Susan Langenhenning, the T-P fashion editor, has punched holes in the bottoms and used them as seed cups for tomato and other plants. InsideOut editor Stephanie Stokes has used them in the garden to hold beer for slug and snail bait.

As a mom, Stokes also finds school-project uses. Her son cut down a couple of different-size ones when he had to build a tennis-ball-hurling catapult. And, she says, if you cut them down and poke brads through holes in the bottoms, "you can use them as the wheels for a car made from a shoebox or milk carton."

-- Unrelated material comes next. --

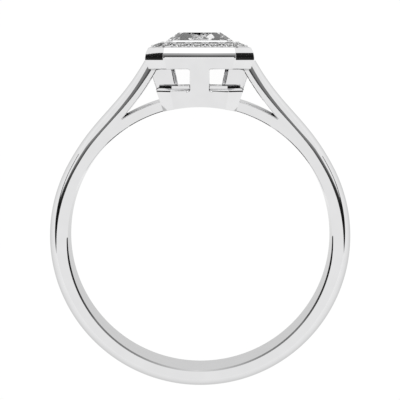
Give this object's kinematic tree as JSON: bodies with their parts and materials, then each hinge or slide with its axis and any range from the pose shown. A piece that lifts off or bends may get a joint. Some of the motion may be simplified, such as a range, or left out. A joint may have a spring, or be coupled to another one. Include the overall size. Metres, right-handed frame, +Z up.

Stokes and Amanda Phillips both noted the Speed Stacks competition phenomenon, a game played with stacking cups. In other areas, people pay money for cups to stack.

"When our kids were little, " Valkyrie writes on nola.com, "they would use go-cups for hours as bowling pins or stack to use as targets, just like arcade games."

Phillips takes throw cups to the beach for kids to use in the sand, and to play in water in the tub or at the beach. They're also useful for rinsing kids' hair in the tub.

Similarly, Jill Elliott uses one when she bathes her dogs.

Throw cups can even be used to hold other beverages. Phillips has used throw cups as a makeshift coozie for bottles or cans while on the parade route, and Eileen Andrews uses them as cup holders while on a float.

Commentors on nola.com also had some ideas: "I take a stack with me when I go out of town and leave them here and there. They're good looking and folks usually enjoy having a couple, " writes tamburello. "Also, when I go to cities that don't allow open containers, I find that I'm less likely to get harassed when drinking from one of those than a clear plastic 'bar' cup. Sure, they know what I'm drinking, but tend to let it slide because I'm not making it obvious."

And the usefulness of throw cups is not limited to New Orleans.

"The parade in our German town is Sunday, " Phyllis Carter wrote the week before Mardi Gras. "The most useful thing from a float is a little plastic cup -- filled with schnapps!"